Timothy Shorter, defending, described Billington's "exemplary" military career and said that during the first Gulf War he worked as a medic treating injured servicemen arriving back at RAF Lyneham from Iraq.
"He is a man who for more than a quarter of a century served his country honourably," he said.
"But through one day's folly and stupidity he finds himself facing a substantial sentence of imprisonment.
"There are two words which perhaps sum up what happened to Mr Billington in those few hours immediately before the incident and they are his words: 'something snapped'.
"He is clearly a man who has served his country and clearly something snapped. During his lengthy prison sentence he has to find within himself why that happened.
"There is no doubt that Mr Billington is remorseful.
"He is someone who his whole life has been a leader of men and is someone that people looked up to.
"He knows what he did that day was thoroughly and ashamedly wrong and he knows it could have led to something worse.
"To put it bluntly he is very, very sorry for what happened that day."

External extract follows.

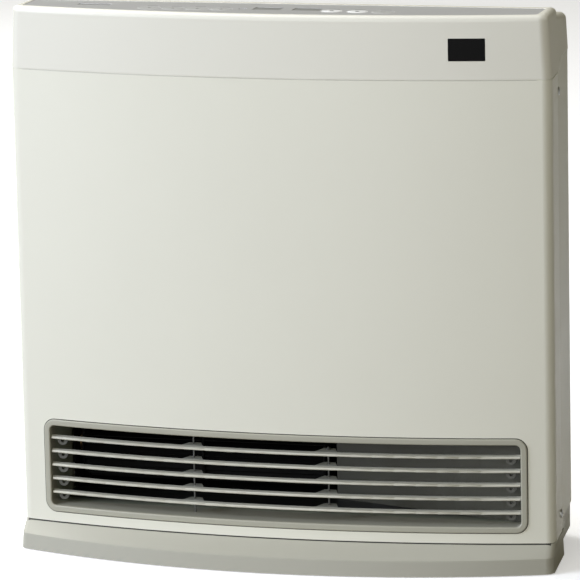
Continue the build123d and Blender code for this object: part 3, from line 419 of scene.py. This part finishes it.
def dim_ears(material, colour):
    """A darker tone on the ears: outside the blade's thickness, near the slats' ends."""
    blade_reach = 1.25 * MM
    ear_start = 190.0 * MM
    heights = sorted(blade_height(name) for name in slat_names())
    pitch = (heights[-1] - heights[0]) / (len(heights) - 1)
    wiring = Wiring(material.node_tree)
    axes = wiring.axes()
    lifted = wiring.maths("SUBTRACT", axes["Z"], heights[0])
    from_blade = wiring.maths("ABSOLUTE", wiring.maths("WRAP", lifted, pitch / 2, -pitch / 2))
    off_blade = wiring.maths("GREATER_THAN", from_blade, blade_reach)
    at_end = wiring.maths("GREATER_THAN", wiring.maths("ABSOLUTE", axes["X"]), ear_start)
    tinted(material, wiring.maths("MULTIPLY", off_blade, at_end), colour)


def paint_duct_shade(material, colour):
    """Painted shade on the duct's floor and roof, deeper to the rear; its end wall stays clear."""
    clear_front, fully_dark = -2.0 * MM, 16.0 * MM
    wall = 1.05 * MM
    wiring = Wiring(material.node_tree)
    axes = wiring.axes()
    corner = low("outlet_duct")
    deep = wiring.ramp(axes["Y"], corner.y + clear_front, corner.y + fully_dark, 0.0, 1.0)
    inside = wiring.maths("GREATER_THAN", axes["X"], corner.x + wall)
    tinted(material, wiring.maths("MULTIPLY", deep, inside), colour)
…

Mr Shorter added: "Whatever this man did that day, which was wholly wrong, at least before he deliberately set the fires he had the common decency to check the house was empty."
As Judge Jarvis passed sentence he said it was only "good fortune" that the incident had not been more serious.
"It is in my view, that it is the most extremely good fortune that the incident was not more serious," the judge said.
"The impact upon Mrs Billington has been serious and profound and she had lost just about everything.
"I am told that you are full of remorse and so you should be. You have behaved in a very wicked way indeed.
"The offences are very serious offences indeed and if you had pleaded not guilty and had been found guilty I would have sentenced you into custody for 10 years.
"Having regard to your plea and what I have heard about you I sentence you to seven years' imprisonment."
The judge also praised the bravery of Mr Fletcher, who had reversed the tanker out of danger.
"Everybody needs to pay tribute to the actions of Darren Fletcher who must have realised there was some real risk to himself," he said.
"These are the actions of a very brave person."
Balding Billington, who was wearing a grey suit, white shirt and claret tie, showed no emotion as he was led away to start his sentence.
Mrs Billington did not wish to comment as she left court.